We saw this threat on Media agencies late last year, when BPO companies and Software Integrators started taking out Social Media Listening platform, Simplify360, and started offering services that directly competed with Media Agencies. The trend is very strong now and most of the BPOs are setting up Social Media Command Center or Digital CRM practices.
It will be interesting to see how WPP and other players react.
Bhupendra, CEO Simplify360
I think it’s about lowering selling and operating costs – the reasons why this activity has been going on since the 90’s. These are holding structures designed to avoid client conflict (keep all clients withing the “family” and away from competing families like WPP) but optimize support functions. They are making more focused, smaller tech acquisitions to compete with Google. For now they just want to be Google-like. They are focused on providing better campaign management services to large companies which account for most of the marketing spend. Google is making most of its money from selling automated, self-managed campaigns to smaller, local advertisers.
I think they want to be like Google but in reality it is about trying to keep the economics working for them — as I explain in the post. The lock in on the end customers aka advertisers is a good way to keep the size and scope of their business intact.
Also, Google is starting to get smarter companies coming directly and managing their own ad-spend. It is not a major trend right now but it is going to happen at scale in a few years.
Thanks for your smart comment.
I don’t understand your definition of media. Surely wired and wireless broadband aren’t 2 new media channels ? And didn’t they both emerge years ago ? The media channel is the internet which is delivered via a variety of technologies including wired and wireless broadband.
They might have emerged many years ago but now they have scale and wider market penetration cutting across demographics and geographies to be viewed like a media platform. Remember it was a long time before cable became a legitimate platform for marketers and media makers to take seriously. I hope that helps give context to my definition of media/platforms/distribution channels.
Gosh. Good luck to them. Did either company do much research in to how many successful French American mergers there have been? Alcatel and Lucent are still banging the square peg in the round hole 7 years on…
Culturally it will be an enormous challenge, the Americans and French have never been the most natural bed fellows.
Being big certainly has its merits…but I seriously doubt that this tie-up will be beautiful…
Yeah, I was thinking about that @jimtrotter. Alcatel-Lucent That isn’t really a good sign.
I don’t understand the merger, because both companies are both so big, they already have been at scale for most of the things discussed in the column and in the comments. Om, weren’t those two companies big enough on their own to support data analytics functions already? What is the required scale anyway? And in addition, there are absolutely no barriers to entry in the ad agency business. So this merger doesn’t stop entry of new companies or expansions of scope of the tech companies named.
I agree data is at the heart of the new digital world but culling insights from the data and taking meaningful action is another story. It calls for agility and massive organizations are simply not built for that.
I think the “win” here is for independents and others that build their business models around data and social platforms.
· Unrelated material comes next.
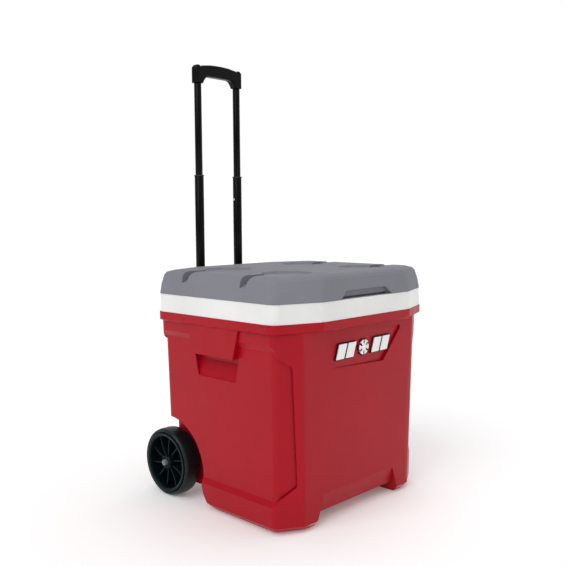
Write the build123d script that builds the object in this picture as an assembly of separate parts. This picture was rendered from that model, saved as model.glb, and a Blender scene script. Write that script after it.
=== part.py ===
"""Wheeled picnic cooler: hinged lid, telescoping tow handle, two wheels on a steel axle.

Millimetres, +Z up. Front faces -Y, the tow handle is at +Y. Built about the middle of the body,
then moved so that the origin is under the middle of the whole object.
"""
from build123d import *
import math
import os

# ---- driving dimensions -------------------------------------------------------------------
ORIGIN_Y = 25.0            # middle of the whole length, measured from the middle of the body

RIM_X, RIM_Y = 255.0, 226.0            # half size of the rim under the lid
RIM_FACET = (106.0, 40.0)              # corner facet legs of rim, collar and lid
RIM_ROUND = 26.0
RIM_LOW, RIM_TOP = 416.0, 437.0
COLLAR_TOP = 477.0
LID_LOW, LID_TOP = 477.4, 530.0

BODY_FACET = (56.0, 33.0)              # corner facet legs of the red body
REAR_CUT = 9.0                         # the body's rear facets are this much shallower
BODY_ROUND = 14.0
BODY_FOOT = (215.0, 184.0)             # half size at the floor
BODY_HEM = (235.6, 200.4)              # half size just above the rounded bottom edge
BODY_HEAD = (245.5, 206.8)             # half size under the rim
HEM_Z = 16.0
BELLY_Z = 28.0                         # underside between the wheels
SCOOP_TOP, SCOOP_HEM, SCOOP_LOW = 68.0, 26.0, 8.0      # heights of the raised hem between the front feet
SCOOP_WIDE, SCOOP_NARROW = 145.0, 120.0                # half width of that hem, below and above
WALL = 3.0                             # moulded wall of shell and lid
LINER_WALL = 2.4

PANEL_FOOT, PANEL_HEAD = 228.1, 237.4  # half width across the sunk side panels at floor and rim
PANEL_FACET = (60.5, 36.5)
PANEL_DRAFT = 58.0                     # slope of the sunk panel's edges, degrees from square
PANEL_LEAN = 0.0219                    # how much the side faces lean out over their height

TUB_LOW, TUB_FOOT, TUB_HEAD = 40.0, (206.0, 176.0), (218.0, 186.0)
TUB_FACET = (50.0, 34.0)

WHEEL_Y, WHEEL_R = 186.0, 78.5
WHEEL_IN, WHEEL_OUT = 198.0, 242.0
WELL_Y, WELL_Z, WELL_R = 174.0, 76.0, 113.5    # wheel arch, whose middle is ahead of the axle
WELL_IN = 188.0                        # inner wall of the wheel wells
AXLE_R, RUNNING_FIT = 5.0, 0.05
STEP_Y, STEP_TOP = 150.0, 112.0        # step across the rear for the axle

POLE_X, POLE_Y = 64.0, 260.0
SLEEVE_R, SLEEVE_BORE = 13.0, 11.7
MID_R, MID_BORE = 11.25, 9.75
INNER_R, INNER_BORE = 9.0, 8.0
SLEEVE_LOW, SLEEVE_TOP = 84.0, 450.0
MID_LOW, MID_TOP = 384.0, 754.0
INNER_LOW, INNER_TOP = 664.0, 1004.0
BUTTON_Z = 695.0
MID_TRAVEL = 292.0                     # how far the middle tubes slide down into the sleeves
BUTTON_LOW_Z = BUTTON_Z - MID_TRAVEL - 5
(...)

I also expect quite a few brands to start looking around at new approaches when they start to get lost in the shuffle. Having lived and breathed social data/big data for over a decade, i can say with some confidence the battle ahead isn’t over who has more data, but who can cull through that messy noise to find those actionable nuggets that can help change a campaign, brand and industry — and integrate those insights into an organization. That’s a challenge that sheer scale simply can’t solve.
With all due respect, I dot know how much of this is really about digital where aggregate buying power is less meaningful than in broadcast. While dollars are shifting from broadcast to digital, the pace is slower than the broader industry believes it to be.
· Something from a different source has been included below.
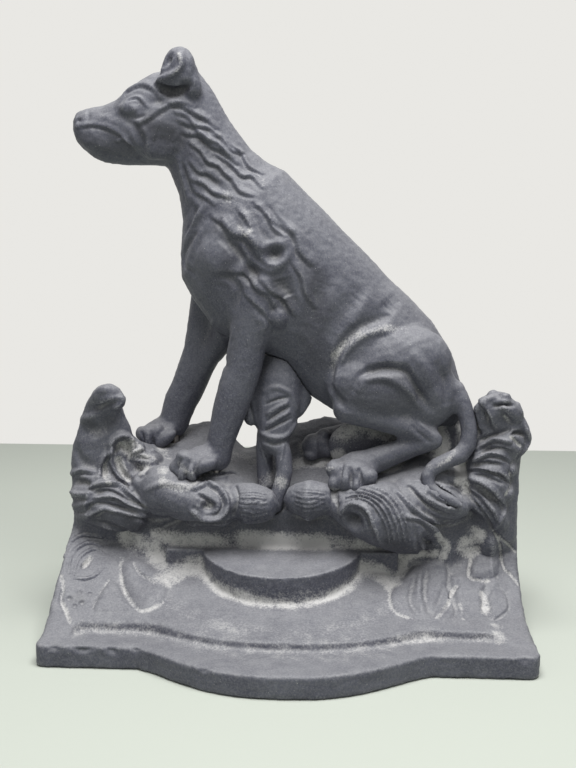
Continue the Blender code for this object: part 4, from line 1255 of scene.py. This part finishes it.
# Right end leaf: its knob, pits and ribs, and the lines that run down from it
RIGHT_LEAF: tuple[Stroke, ...] = (
    line(3.4, 1.4, (109, 135), (115, 142), (124, 145), (132, 142), (138, 132)),
    fold(4.3, 2.5, (138, 126), (141, 116), (136, 107)),
    line(2.0, -3.6, (120, 138.5), (125, 140), (130, 139)),
    line(3.0, -2.4, (124, 135), (127, 131), (130, 128)),
    line(1.9, -3.4, (131, 122), (135, 122), (139, 120)),
    line(2.6, -2.2, (130, 120), (133, 117), (136, 114)),
    fold(4.9, 2.5, (112, 141), (117, 134), (120, 126)),
    line(3.6, -2.6, (107, 131), (110, 126), (112, 119)),
    line(2.2, -2.2, (115, 135), (117, 130)),
    line(2.0, -2.8, (112, 116), (121, 120.5), (129, 124)),
    fold(3.2, 2.8, (111, 111), (116, 114.5), (121, 117.5), (130, 117)),
    line(1.7, -2.2, (111, 108), (117, 111.5), (124, 113), (130, 111)),
    fold(3.2, 2.8, (109, 104), (113, 107), (119, 109), (125, 108.5), (130, 105)),
    line(1.7, -2.6, (110, 102), (117, 104), (125, 103)),
    fold(3.2, 2.8, (108, 99), (116, 100.5), (125, 98), (130, 93)),
    line(1.7, -2.6, (109, 96.5), (116, 96.5), (125, 92.5)),
    fold(3.2, 2.8, (107, 93.5), (114, 92), (121, 87.5), (126, 81)),
    line(1.7, -2.6, (108, 90.5), (115, 87.5), (123, 81)),
    fold(3.2, 2.8, (106, 88), (113, 83), (120, 75), (123, 69)),
    line(1.9, -2.8, (106, 84.5), (111, 78), (117, 70), (121, 62)),
    line(2.0, 1.8, (122, 86), (126, 82), (128, 75), (125, 68), (121, 61)),
    line(2.0, -1.8, (132, 104), (130, 98), (132, 91), (129, 84)),
    line(3.0, 1.2, (135, 98), (136, 86), (135, 74)),
    line(1.6, -1.6, (121, 62), (126, 53), (129, 38), (133, 34), (137, 29)),
    line(1.6, -1.6, (121, 62), (129, 54), (137, 45)),
)

# Flat leaves on the apron
FRIEZES: tuple[Facet, ...] = (
    facet(
        2.8, 5.0, (-104, 40), (-101, 34), (-97, 29), (-89, 24), (-81, 23), (-73, 26), (-71, 30), (-76, 34),
        (-86, 39), (-96, 42)
    ),
    facet(
        2.2, 3.5, (-108, 34), (-111, 29), (-113, 24), (-110, 22), (-96, 22), (-90, 23), (-96, 27),
        (-102, 32)
    ),
    facet(
        2.4, 4.0, (68, 35), (62, 32), (59, 28), (62, 24), (72, 22), (84, 22), (90, 27), (95, 34), (92, 42),
        (82, 43), (74, 40)
    ),
    facet(1.8, 2.5, (88, 26), (84, 21.5), (96, 21.5), (95, 27), (92, 31)),
    facet(
        2.4, 4.0, (97, 28), (99, 22), (112, 21.5), (114, 26), (118, 33), (110, 32), (103, 36), (95, 34)
    ),
    facet(2.2, 4.0, (119, 60), (113, 46), (108, 38), (110, 34), (119, 33), (126, 36), (124, 52)),
    facet(1.8, 2.5, (117, 26), (118, 20.5), (128, 21), (128, 27), (122, 29)),
)

# Lines and pits on the apron, and nicks in the plate's edge
FRIEZE_LINES: tuple[Stroke, ...] = (
    lock(2.2, 1.5, (-138, 44), (-136, 51), (-128, 54), (-117, 53)),
    lock(2.1, 1.7, (-132, 38), (-133, 44), (-131, 48), (-125, 50), (-117, 48)),
    lock(1.9, 1.5, (-129, 36), (-129, 41), (-127, 45), (-121, 47), (-115, 45)),
    lock(2.0, 1.4, (-113, 39), (-117, 36), (-122, 35), (-128, 36)),
    line(2.8, -3.0, (-125, 40), (-122, 43)),
    line(1.6, -1.3, (-96, 41), (-90, 37), (-79, 33)),
    line(2.4, -1.4, (-128, 28)),
    line(2.2, -1.2, (-123, 30)),
    line(2.6, -1.5, (-120, 26)),
    line(2.0, -1.0, (-124, 25)),
    line(2.0, -1.0, (-117, 29)),
    line(1.8, -1.2, (-136, 37), (-133, 32), (-132, 27), (-127, 22), (-124, 19)),
    line(2.8, -1.6, (74, 36), (71, 29), (74, 24)),
    line(2.8, -1.6, (82, 38), (80, 30), (82, 24)),
    line(2.4, 1.2, (78, 38), (76, 30), (78, 24)),
    line(1.9, -1.5, (87, 22), (90, 24), (94, 26), (99, 31), (102, 34)),
    line(1.8, -1.3, (109, 42), (107, 35), (110, 33), (119, 32)),
    line(1.8, -1.2, (113, 23), (115, 21), (120, 20), (129, 22)),
    line(2.6, 1.2, (121, 61), (122, 50), (121, 38), (123, 30)),
    line(3.0, -1.3, (-131, 12), (-125, 11.5)),
    line(2.6, -1.4, (-117, 12.5), (-112, 11), (-106, 12)),
    line(3.2, -1.5, (-98, 12), (-93, 11)),
    line(2.4, -1.0, (-84, 12.5), (-80, 11.5)),
    line(2.0, -0.8, (-42, 12), (-38, 12)),
    line(3.0, -1.0, (128, 12), (133, 11)),
)

# Extra clay of the mound, the band and the end leaves
GROUND: tuple[Lump, ...] = (
    Lump((47, 52, 107), (26, 9, 17.5)),
    Lump((91, 48, 109), (13, 12, 22)),
    Lump((-77, 22, 84), (17, 14, 16)),
    Lump((-47, 15, 80), (12, 10, 12)),
    Lump((50, 8, 78), (17, 13, 15), -20),
    Lump((123, 36, 131), (13, 13, 13.5)),
    Lump((114, 34, 101), (9, 10, 13)),
    Lump((99, 49, 117), (8, 9, 15)),
    Lump((106, 44, 106), (8, 9, 19)),
    Lump((-90, 40, 97), (9, 9, 9)),
)

# Ends of the leaves, drawn out to the photographed outline
PULLS: tuple[Tug, ...] = (
    Tug((135, 36, 122), 18.0, (5.0, 0.0, 0.0)),
    Tug((124, 36, 144), 12.0, (0.0, 0.0, 0.4)),
    Tug((-121, 36, 145), 14.0, (1.5, 0.0, 0.0)),
)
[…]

The money in this space is in media and agencies have trouble finding unique value in digital programmatic commoditized media. There are efficiencies in staffing and particularly in technology, but these are minimal. The cost of entry in digital is low and the value the holding company offers to the agency in their buying and planning platforms is low. Clients see very little hard impact from these offerings. The digital holding company wide platforms are often a lot of talk and positioning with limited demonstrable value.
The concern around client conflict at the holding company level is a bit far fetched. All holding companies have conflicts across their agencies. This isn’t going to cause account movement.
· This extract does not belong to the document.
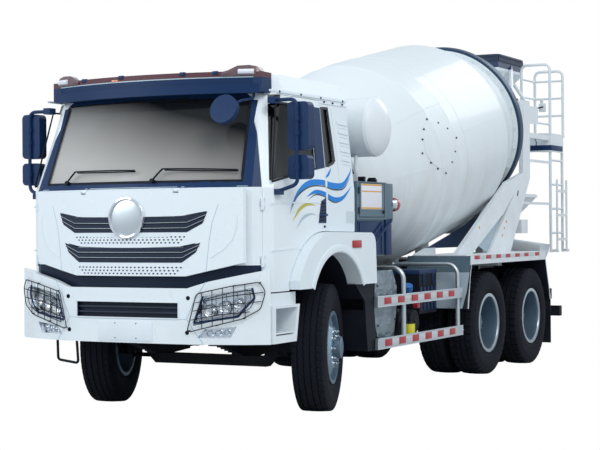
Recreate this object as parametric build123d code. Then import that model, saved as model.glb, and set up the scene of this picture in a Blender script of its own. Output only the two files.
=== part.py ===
# Concrete mixer truck: white cab-over 6x4 truck with an inclined mixing drum.
# Millimetres. +X is the truck's left side, -Y its front, +Z up, z = 0 the ground.
# The model is drawn from the front axle (y = 0) and moved to the middle of its length when written.
from build123d import *
from math import cos, radians, sin
import os

# Overall layout
FRONT_OVERHANG = 1335.0
WHEELBASE = 3625.0
BOGIE = 1350.0
REAR_OVERHANG = 2250.0
LENGTH = FRONT_OVERHANG + WHEELBASE + BOGIE + REAR_OVERHANG
BODY_WIDTH = 2500.0
FRONT_AXLE_Y = FRONT_OVERHANG - LENGTH / 2
REAR_END = LENGTH - FRONT_OVERHANG
REAR_AXLES = (WHEELBASE, WHEELBASE + BOGIE)
BOGIE_Y = WHEELBASE + BOGIE / 2

# Clearances
GAP = 6.0           # shut lines and other open gaps
SEAT = 0.3          # what lies on its seat
RUNNING = 0.05      # radial clearance of a shaft in its bore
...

If the agency holding companies really want to break their mold, they need to take Startups and new platforms more seriously. They need to fund innovation. They need to buy media platforms, not just buyers. They need to stop acting like agencies. But th harsh reality is that there is little reward in the un-agency model. Clients want to buy what they know. And agencies want to sell what clients want to buy. It’s a cycle that rewards gradual versus radical innovation. And as long as this is where the money is today, it’s where the business will keep marching for tomorrow.
Do you think you will find the likes of WPP acquire Interpublic or even acquire a Silicon Valley Start-Up similar to Twitter? For example would WPP benefit from buying/merging with Pinterest or even acquiring Path?
This sounds a bit far fetched but you never know, what is the future of ad agencies? There’s no doubt the mediums of the past will still be relevant but to what extent can digital influence the advertising industry.
I think that this merger is partly because WPP have had the advertising crown for over the last few years but also because they are competing against the likes of Google and Facebook, and on their own this just isn’t possible.
Both companies have very big ambitions in digital and want to find ways to play a bigger role in tech and new media. My company works with many of their agencies and they are definitely eager to increase their footprint in social marketing.
With that said, I really don’t see how this merger would help them in the slightest get better or faster access to technology. If anything it will slow them down for a while as they focus on integrating processes, changing leadership, merging backoffice, etc.
I really don’t see anything else in this merger but a move to appease shareholders with the prospect of improved EBITA (which in the history of large mergers rarely materializes).